Quels débouchés pour les diplômés de l’École polytechnique ?

Les débouchés de nos diplômés sont très va¬riés. Ils peuvent aussi bien être des chercheurs de haut niveau en mathématiques, en physique, en économie – comme Jean Tirole – des ingénieurs, des managers… Nos diplômés ne restent pas tous en France, et beaucoup s’engagent dans une expérience internationale. En ce qui concerne les Tunisiens, plusieurs sont revenus en Tunisie où ils ont tous des parcours professionnels remarquables.

Vous avez lancé un nouveau programme de formation continue, de quoi s’agit-il ?

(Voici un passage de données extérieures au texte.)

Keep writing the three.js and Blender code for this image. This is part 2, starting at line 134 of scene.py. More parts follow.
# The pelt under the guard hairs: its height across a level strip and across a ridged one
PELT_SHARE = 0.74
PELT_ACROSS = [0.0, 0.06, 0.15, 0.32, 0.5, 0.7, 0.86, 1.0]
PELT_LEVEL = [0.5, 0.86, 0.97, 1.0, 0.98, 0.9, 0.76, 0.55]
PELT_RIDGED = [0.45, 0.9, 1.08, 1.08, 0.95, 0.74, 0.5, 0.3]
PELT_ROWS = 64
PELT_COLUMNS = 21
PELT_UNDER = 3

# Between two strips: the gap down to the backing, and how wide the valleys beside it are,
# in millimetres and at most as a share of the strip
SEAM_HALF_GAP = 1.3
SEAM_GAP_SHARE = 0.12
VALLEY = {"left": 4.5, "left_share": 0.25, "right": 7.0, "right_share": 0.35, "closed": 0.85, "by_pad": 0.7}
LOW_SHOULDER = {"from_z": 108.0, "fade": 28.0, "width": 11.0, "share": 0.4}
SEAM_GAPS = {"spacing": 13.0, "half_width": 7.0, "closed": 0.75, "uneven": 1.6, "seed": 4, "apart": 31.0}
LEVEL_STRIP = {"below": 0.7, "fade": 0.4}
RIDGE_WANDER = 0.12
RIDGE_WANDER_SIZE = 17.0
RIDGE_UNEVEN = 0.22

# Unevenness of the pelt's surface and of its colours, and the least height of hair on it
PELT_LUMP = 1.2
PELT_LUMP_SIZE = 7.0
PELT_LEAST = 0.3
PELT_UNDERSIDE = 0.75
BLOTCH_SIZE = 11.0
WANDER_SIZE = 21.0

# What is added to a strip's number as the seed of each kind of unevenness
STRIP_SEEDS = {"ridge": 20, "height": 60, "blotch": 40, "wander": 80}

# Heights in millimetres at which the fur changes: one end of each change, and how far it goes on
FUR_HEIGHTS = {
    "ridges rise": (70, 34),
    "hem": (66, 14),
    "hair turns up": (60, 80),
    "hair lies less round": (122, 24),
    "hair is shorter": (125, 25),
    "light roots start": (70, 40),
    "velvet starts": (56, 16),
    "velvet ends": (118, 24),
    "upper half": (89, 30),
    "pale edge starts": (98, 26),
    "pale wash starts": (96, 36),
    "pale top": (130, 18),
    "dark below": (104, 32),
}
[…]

On vient de lancer, en France, des programmes de formation continue qui sont conçus par des Professeurs de l’École polytechnique et qui rencontrent un très grand succès. Une des raisons de ma présence ici, c’est mesurer l’opportunité de développer de tels programmes en Tunisie. Des programmes qui seront co-construits avec des partenaires tunisiens. L’idée étant de partager des programmes de formation continue entre l’École polytechnique d’un côté et un partenaire sur place de l’autre. J’ai notamment discuté avec des partenaires potentiels, pour lancer un programme de formation continue sur le thème de l’innovation technologique et de l’entrepreneuriat.

L’École accorde-t-elle une bourse à ses étudiants ?

Les élèves français de l’École polytechnique ont le statut de militaires et à ce titre, ils sont rémunérés. Pour les élèves tunisiens, il y a les bourses du gouvernement tunisien. Mais il y a aussi la fondation de l’École polytechnique, qui fait appel à la générosité des anciens élèves et qui attribue des bourses aux étudiants étrangers. L’idée est que tous les élèves du cycle ingénieur aient le même niveau de vie, quelle que soit leur origine géographique et sociale.